By Imbert Matthee
The Times 

New Pharmacist: “This Is Home”

 

August 19, 2010

Elk Drug owner Paul Hendrickson behind the pharmacy counter with Holly Warner, the company's newest phar­macist who feels like she has returned home to the Touchet Valley.

DAYTON - The last time Holly Warner left the Touchet Valley, she cried for days.

She was barely 11 and liv­ing with her mom in Dixie, which she says was a tom­boy's paradise. There was a creek close to her house on a 20-acre farm. The property had an orchard, three vegetable gardens and a treehouse. Warner was an avid horseback rider. In the winter, she'd hit the slopes at Bluewood. She liked walk­ing to school, which had just 40 kids kindergarten through 5th grade. "I loved it here. It was the best place to grow up," she says. "It felt safe." They had moved there four years earlier to be with her mom's new husband, a commercial airline pilot who flewin and out of Walla Walla.

But that year, the couple was getting a divorce and Warner's mom decided to move back to her hometown of San Antonio, Texas.

It should come as no sur­prise that Warner, 34, who has just taken a position as the third pharmacist at Elk Drug in Dayton, has no plans to budge now that she's back.


Warner replaces Pam Melton, whose personal circumstances forced her to move back to Spokane. Warner joins Sean Thurston, who has plans to take over the business from Paul Hen­drickson. Hendrickson, who has been the valley's pharma­cist for more than 34 years, plans to gradually retire.

"We're extremely fortu­nate to have someone from the area who has a passion for small-town pharmacy and intends to make this commu­nity her home," Hendrickson said. Before she returned to Dayton's doorstep, Warner lived and worked in some interesting places.

Take Swedish Hospital in Seattle, where she had her first job out of pharmacy school prescribing drugs for patients of the pediatrics wing - sometimes even pre­mature infants.


Or the more recent posi­tion she had as pharmacist for a small chain of drug stores in the Virgin Islands, where she said no outsider - no matter how long they lived there - was ever really accepted as a "local."

She calls those experi­ences "intense" and "chal­lenging." But none of them were as inspiring to her as her new position at Elk Drug. "I'm excited to go to work every day, and I've never felt that way before," War­ner explains. "I've always fantasized about living in a town where I can get to know most people and know their stories."

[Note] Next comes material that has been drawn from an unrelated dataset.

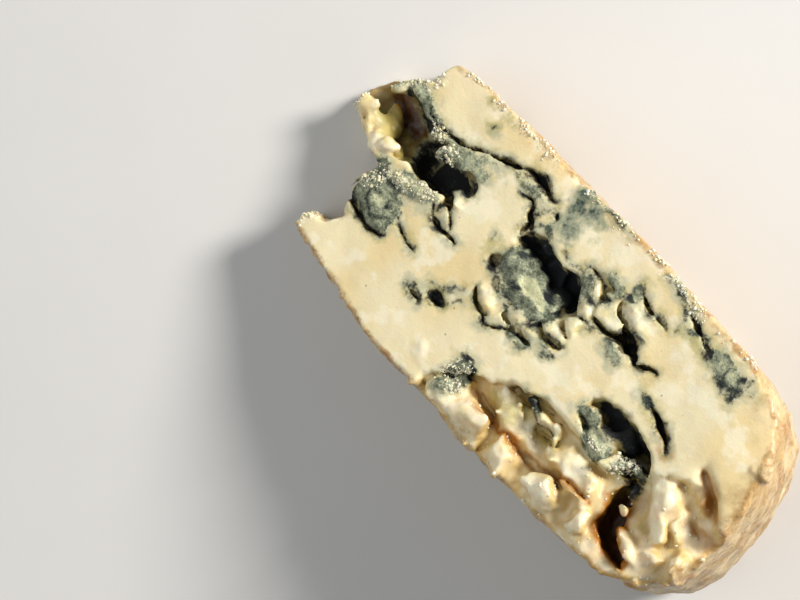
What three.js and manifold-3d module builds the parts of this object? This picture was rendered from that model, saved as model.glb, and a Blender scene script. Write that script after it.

Warner's own story as a pharmacist began when she started to attend Pharmacy School at the University of Washington in Seattle in 2004. She had received a Bachelor's of Science in Biology from the UW two years earlier.


After she graduated in 2008, she took the shifts at Swedish. The position as pe­diatric pharmacist was chal­lenging because prescribing dosages for children is much more sensitive than preparing drugs for adults. She had to do a lot of research to come up with the right answers for almost every prescription.

In the spring of last year, Warner and her partner Will Anderson, who was the ex­ecutive chef at Ruth's Chris Steakhouse in Seattle, de­cided to pursue their fantasy of living on a sunny island and moved to St. Thomas, where Warner worked as a pharmacist.

But island living soon began to feel claustrophobic to the couple who found its lifestyle of constant tempera­tures, circular island roads and $8 gallons of mainland milk "limiting." Anderson was actually the first to find a job in the Walla Walla area. He got a job as a full-time chef at the Backstage Bistro in March. Warner found out about the opening at Elk, which had al­ready been filled by Melton, so she went to work part time at the Medicine Shoppe in Walla Walla until she learned her predecessor would be leaving.


The couple hopes to get married and move to the Touchet Valley to embrace a country lifestyle with a small farm house on the Touchet where they can have horses, chickens and a vegetable garden. "My mission is to settle down, dig into some place and create the life I want to live during the next 20 years," Warner says. "This is home now."